Posted on 04.29.08 at 4:41AM

Comment by Anita

Really, you lucky Canucks — you get all the good English goodies!

Actually, though, I think you’ll find we’re both on the same page. In paragraph 2, I lamented that here in the States, all we have are crap “sloe gins” (I’m looking at you, Hiram Walker and DeKuyper). The reference to “North American debut” was specifically referencing the Plymouth offering, which their PR people tell us is available only in the UK and Oz at the moment.

If you’ve got the real stuff Up North, let me know… I have plenty of readers in Seattle who I suspect would make a run for the border for far less.

Posted on 04.29.08 at 6:49AM

Comment by Morgan

“Limited Retail Release”=Not coming to Texas because the TABC sucks! I will be in San Francisco in July though. Any ideas who might possibly carry Plymouth’s Sloe Gin at that point?

Love your pictures…

Posted on 04.29.08 at 7:02AM

Comment by Anita

I have it on good authority that John Walker & Sons will carry it, and I suspect that Blackwell’s will as well. Both are easy to get to from a visitor’s perspective; drop me a note if you need directions to either.

I think “limited” in this instance means “only a couple of stores per city” as opposed to “only a few cities at all”. Apparently they’re really worried about the shelf life — the natural fruit means that it oxidizes and should be used within 6 months — and only want it on the shelf at shops where (a) it will turn over quickly and (b) the level of staff knowledge is fairly high.

Posted on 04.29.08 at 7:20AM

Comment by Luke

We picked up a bottle of Sloe Gin when were in Scotland. The batch we had was from a small batch. It had a lot of depth of flavor, and you could sip it over ice. I will have to see if I can find the Plymouth version and see if it measures up. Plymouth Gin is mighty tasty.

http://www.cookography.com/2007/sloe-gin

Posted on 04.29.08 at 9:16AM

Comment by erik_flannestad

I have to admit I’m a bit puzzled by the “expiration date” idea.

A lot of folks who make Sloe Gin at home swear by stuff they have aged for years. Claiming it just gets better with time.
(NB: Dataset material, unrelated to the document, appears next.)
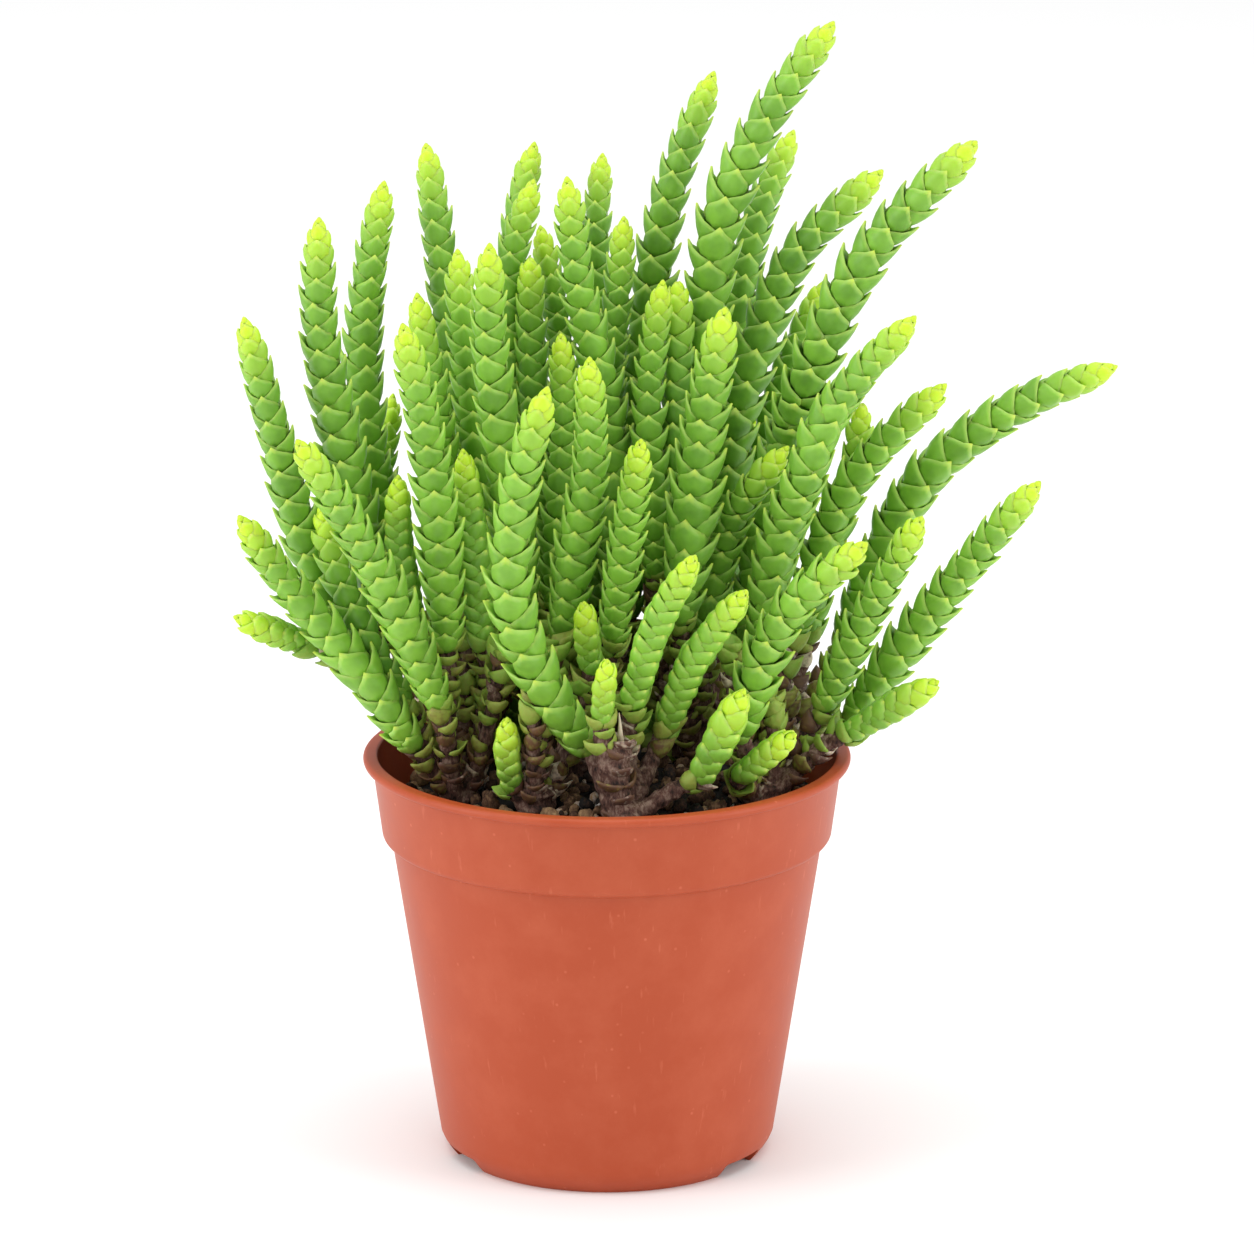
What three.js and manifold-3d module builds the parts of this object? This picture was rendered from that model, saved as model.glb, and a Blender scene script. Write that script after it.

Of course many of the home Sloe Gin recipes I’ve seen are made with 100 Proof Gin, a pound of sloes, a good amount of sugar, and no added water. I suspect that stuff will be closer to 40-50% alcohol than the 26% ABV of the Plymouth Sloe Gin.

Posted on 04.29.08 at 10:34AM

Comment by Anita

Maybe it’s marketing hype?

There’s no mention here of starting proof of the infusing gin, but you’re right on the money as far as the rest of the home-made recipe details:
http://www.bbc.co.uk/food/recipes/database/sloegin_7722.shtml

Posted on 04.29.08 at 10:38AM

Comment by erik_flannestad

PS. Spirits Geekery Ahead: Another interesting beverage involving Sloes is Paxtaran (also Pacharan). It is made in Spain and Portugal by infusing Anise flavored liquor with Sloes. A couple are imported into the US. Keep meaning to give it a try.
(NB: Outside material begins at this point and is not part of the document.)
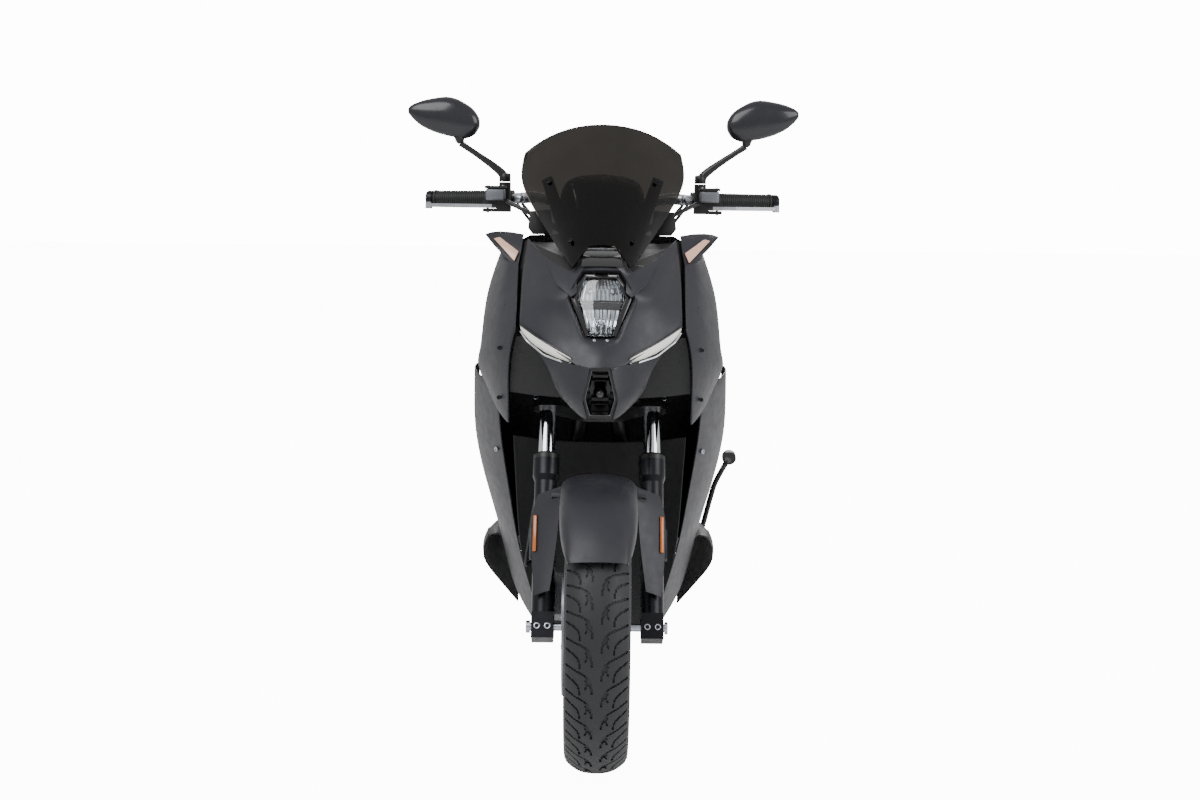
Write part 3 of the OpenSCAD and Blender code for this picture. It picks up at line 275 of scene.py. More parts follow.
# Painted die casting with a fine sandy skin.
CAST_GREY = Finish("painted_die_cast_aluminium", "#6b6e73", "#7a7d82", 0.42, 0.7, Grain.CAST)
# Bright satin aluminium: levers, clamps and the reservoir bodies.
SATIN_ALLOY = Finish("satin_aluminium", "#b9bcc2", "#c8cbd0", 0.26, 1.0, Grain.SATIN)
# Hard chrome on steel: the stanchions and damper rods.
HARD_CHROME = Finish("hard_chrome", "#d4d7dc", "#dcdfe3", 0.07, 1.0, Grain.NONE)
# Stainless brake disc, ground in circles.
DISC_STEEL = Finish("ground_stainless", "#8f9398", "#a5a8ad", 0.28, 1.0, brushed=14.0)
# Zinc-plated fasteners.
ZINC = Finish("zinc_plate", "#b4bac4", "#c9ced6", 0.22, 1.0, Grain.SATIN)
BLACK_STEEL = Finish("black_oxide_steel", "#1d1d20", "#26262a", 0.32, 0.8, Grain.SATIN)
# Natural and synthetic rubber: dull, with a faint blue bloom on the tread.
TREAD_RUBBER = Finish("tread_rubber", "#121417", "#16181c", 0.55, grain=Grain.SATIN, sheen=0.1)
GRIP_RUBBER = Finish("grip_rubber", "#111113", "#161618", 0.58, grain=Grain.SPARK)
HOSE_RUBBER = Finish("hose_rubber", "#0b0b0d", "#101012", 0.38, grain=Grain.SATIN)
# Polyurethane-coated seat cloth with a leather grain.
SEAT_COVER = Finish("grained_seat_cover", "#131316", "#19191d", 0.50, grain=Grain.LEATHER, sheen=0.15)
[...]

A third, and largely unavailable in the US, liqueur using Sloes is the French Prunelle. Sloe Liqueur on a neutral spirit or eau-de-vie base.
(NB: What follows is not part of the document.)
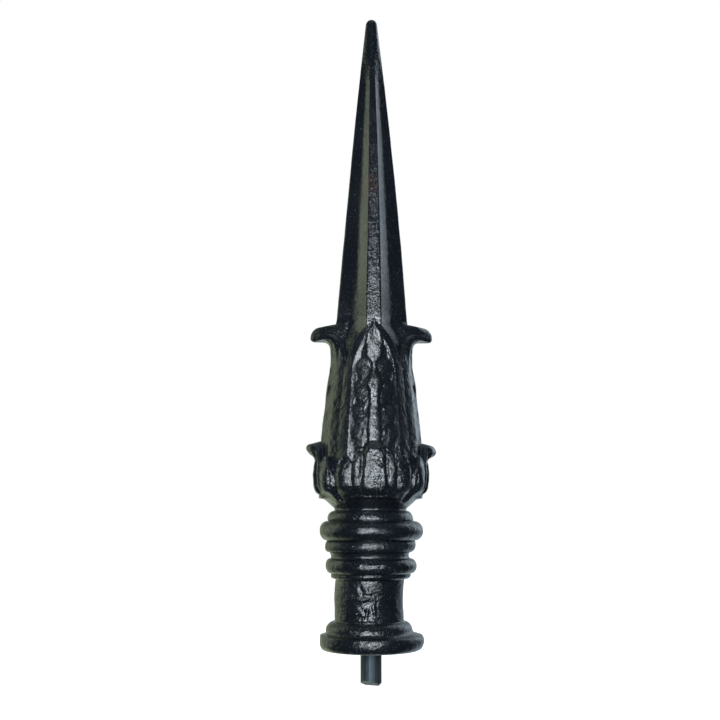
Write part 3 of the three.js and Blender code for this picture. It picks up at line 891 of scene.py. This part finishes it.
def bare_steel():
    """Dull blue-grey drawn bar, with streaks along it."""
    material, tree, shader = new_material("bare_steel", (0.12, 0.14, 0.16), 0.5, 0.6)
    place = node(tree, "ShaderNodeTexCoord").outputs["Object"]
    stretch = node(tree, "ShaderNodeMapping")
    stretch.inputs["Scale"].default_value = (1, 1, 0.08)
    tree.links.new(place, stretch.inputs["Vector"])
    streaks = noise_texture(tree, stretch.outputs["Vector"], STEEL_STREAKS)
    color = mixed(tree, noise_texture(tree, place, STEEL_BLOTCHES), DARK_STEEL, PALE_STEEL)
    tree.links.new(mapped(tree, streaks, 0.3, 0.7, 0.46, 0.6), shader.inputs["Roughness"])
    tree.links.new(color, shader.inputs["Base Color"])
    bumped(tree, shader, streaks, 0.0002, 0.25)
    return material


# Stage

FLOOR_LEVEL = cad_low[2] - 0.0003
FLOOR_HALF = 6.0

# The room that the paint sees: a backdrop behind the object within these degrees from its middle,
# brighter low down, tinted from olive on the left to blue on the right, in a dim room
BACKDROP, ROOM = 0.75, 0.013
BACKDROP_EDGE = (math.radians(50), math.radians(62))
OLIVE, BLUE = (0.82, 0.95, 0.66), (0.74, 0.9, 1.0)

# Area lights: name, place, aim, width and height in metres, watts, colour
LIGHTS = [
    ("key", (-0.1, -1.1, 0.175), (0, 0, 0.12), (0.34, 0.53), 18, (0.86, 0.94, 1.0)),
    ("left", (-0.93, 0.37, 0.375), (0, 0, 0.15), (0.5, 0.95), 3.1, (0.72, 0.8, 0.58)),
    ("right", (0.79, 0.61, 0.6), (0, 0, 0.15), (0.6, 1.0), 4.4, (0.66, 0.78, 0.88)),
    ("top", (0, -0.15, 1.4), (0, 0, 0.1), (0.9, 0.9), 1.8, (0.85, 0.93, 1.0)),
]


def add_floor():
    """A plain pale floor that the paint doesn't mirror and that takes no shadow."""
    mesh = bpy.data.meshes.new("floor")
    a = FLOOR_HALF
    mesh.from_pydata([(-a, -a, 0), (a, -a, 0), (a, a, 0), (-a, a, 0)], [], [(0, 1, 2, 3)])
    floor = bpy.data.objects.new("floor", mesh)
    bpy.context.scene.collection.objects.link(floor)
    floor.location.z = FLOOR_LEVEL
    material, _, shader = new_material("floor_pale", (0.9, 0.9, 0.9), 0.9)
    shader.inputs["Emission Color"].default_value = (1, 1, 1, 1)
    shader.inputs["Emission Strength"].default_value = 1.0
    mesh.materials.append(material)
    floor.visible_glossy = False
    floor.visible_diffuse = False
    floor.visible_shadow = False


def add_light(name, location, target, size, power, color):
    lamp = bpy.data.lights.new(name, "AREA")
    lamp.shape = "RECTANGLE"
    lamp.size, lamp.size_y = size
    lamp.energy = power
    lamp.color = color
    light = bpy.data.objects.new(name, lamp)
    light.location = location
    light.rotation_euler = (Vector(target) - Vector(location)).to_track_quat("-Z", "Y").to_euler()
    bpy.context.scene.collection.objects.link(light)


def add_world():
    """White to the camera. The paint sees a bright backdrop behind the object and a dim room."""
    world = bpy.data.worlds.new("studio")
    bpy.context.scene.world = world
    world.use_nodes = True
    tree = world.node_tree
    background = tree.nodes["Background"]
    path = node(tree, "ShaderNodeLightPath")
    direction = node(tree, "ShaderNodeSeparateXYZ")
    tree.links.new(node(tree, "ShaderNodeTexCoord").outputs["Generated"], direction.inputs["Vector"])
    turn = computed(tree, "ARCTAN2", direction.outputs["X"], direction.outputs["Y"])
    backdrop = mapped(tree, computed(tree, "ABSOLUTE", turn), *BACKDROP_EDGE, BACKDROP, 0)
    high = mapped(tree, direction.outputs["Z"], 0.08, 0.3, 1, 0.45)
    low = mapped(tree, direction.outputs["Z"], -0.2, -0.4, 0, 0.8)
    lit = computed(tree, "MULTIPLY", backdrop, total(tree, high, low))
    rightward = mapped(tree, direction.outputs["X"], -0.35, 0.25, 0, 1)
    to_camera = path.outputs["Is Camera Ray"]
    color = mixed(tree, to_camera, mixed(tree, rightward, OLIVE, BLUE), (1, 1, 1))
    strength = computed(tree, "MAXIMUM", total(tree, lit, ROOM), to_camera)
    tree.links.new(color, background.inputs["Color"])
    tree.links.new(strength, background.inputs["Strength"])


bpy.context.scene.view_settings.view_transform = "Standard"
add_camera()
casting = add_casting()
casting.data.materials.append(painted_iron())
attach(casting, "root")
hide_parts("casting")

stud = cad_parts["steel_stud"]
stud.data.materials.clear()
stud.data.materials.append(bare_steel())

add_floor()
add_world()
for light in LIGHTS:
    add_light(*light)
The French “Prunelle” should not be confused with the Italian liqueur called “Prunella”. Prunella is actually made from Prunes.

Whew!

Posted on 04.29.08 at 1:11PM

Comment by Brandon

I read this post, closed my browser, put my jacket on, and slipped away from my desk immediately to skip over to John Walker and Sons and see if you and I might have the same special friend. Alas. Alas!

I will have to wait until May.

Posted on 04.30.08 at 12:52PM

Comment by sam

I had a bottle homemade by my ex’s step father in Wales after he died. I mean he made it before he died,, but obviously others had to drink it up thereafter. As I recall he had left the sloes in the bottle, it was sweet and syrupy and like cough mixture *in a good way*

Posted on 09.17.08 at 8:33PM

Comment by thela

I have a bottle of Sloe Gin saved from 1948 when it was so popular. It is sealed because just before we bought it I got dreadfully sick the last time I drank Sloe Gin Fizzes at age 19 and vowed to NEVER drink it again! I had no knowledge of alcoholic beverages at that age so gulped them down like soda pop. I remember telling my new husband to make the bed stop spinning. I am now nearly 86.